═══ Data shown ═══

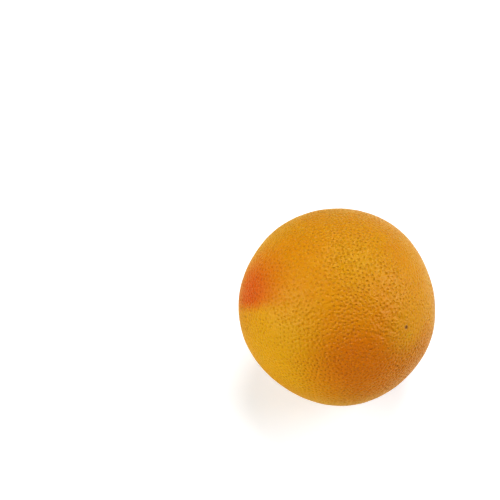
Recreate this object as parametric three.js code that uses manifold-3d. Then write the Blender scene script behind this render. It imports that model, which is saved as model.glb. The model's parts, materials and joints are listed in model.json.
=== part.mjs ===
// A whole grapefruit lying on its side, with the dried button of its stalk still on.
//
// Millimetres, +Z up. The origin is on the surface that the fruit rests on, under the
// middle of its box. The fruit is described as it lies: azimuths are counted from +X
// towards +Y, and elevations up from the level.
import * as THREE from "three";
import { mergeVertices } from "three/addons/utils/BufferGeometryUtils.js";
import Module from "manifold-3d";

const DEGREE = Math.PI / 180;

// Driving dimensions of the fruit.
const EQUATOR_RADIUS = 52; // round its widest part, midway between its two ends
const POLE_RADIUS = 49.7; // from its middle to either end: it is a little flattened
const REST_SPOT_RADIUS = 10; // the flat spot that it has settled onto
const BASIN_DEPTH = 1.5; // the dip round the stalk, below the skin beside it
const BASIN_SPREAD = 8.5 * DEGREE; // how far the dip reaches, seen from the middle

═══

## Set task
Write out exactly the lines from the start of the material through the line with "const DEGREE = Math.PI / 180;". No other output is expected.

## Correct response
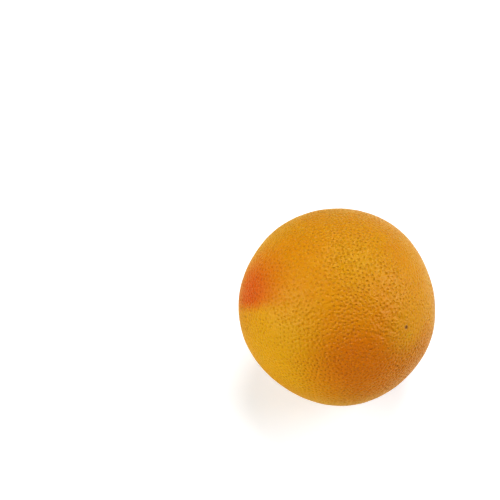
Recreate this object as parametric three.js code that uses manifold-3d. Then write the Blender scene script behind this render. It imports that model, which is saved as model.glb. The model's parts, materials and joints are listed in model.json.
=== part.mjs ===
// A whole grapefruit lying on its side, with the dried button of its stalk still on.
//
// Millimetres, +Z up. The origin is on the surface that the fruit rests on, under the
// middle of its box. The fruit is described as it lies: azimuths are counted from +X
// towards +Y, and elevations up from the level.
import * as THREE from "three";
import { mergeVertices } from "three/addons/utils/BufferGeometryUtils.js";
import Module from "manifold-3d";

const DEGREE = Math.PI / 180;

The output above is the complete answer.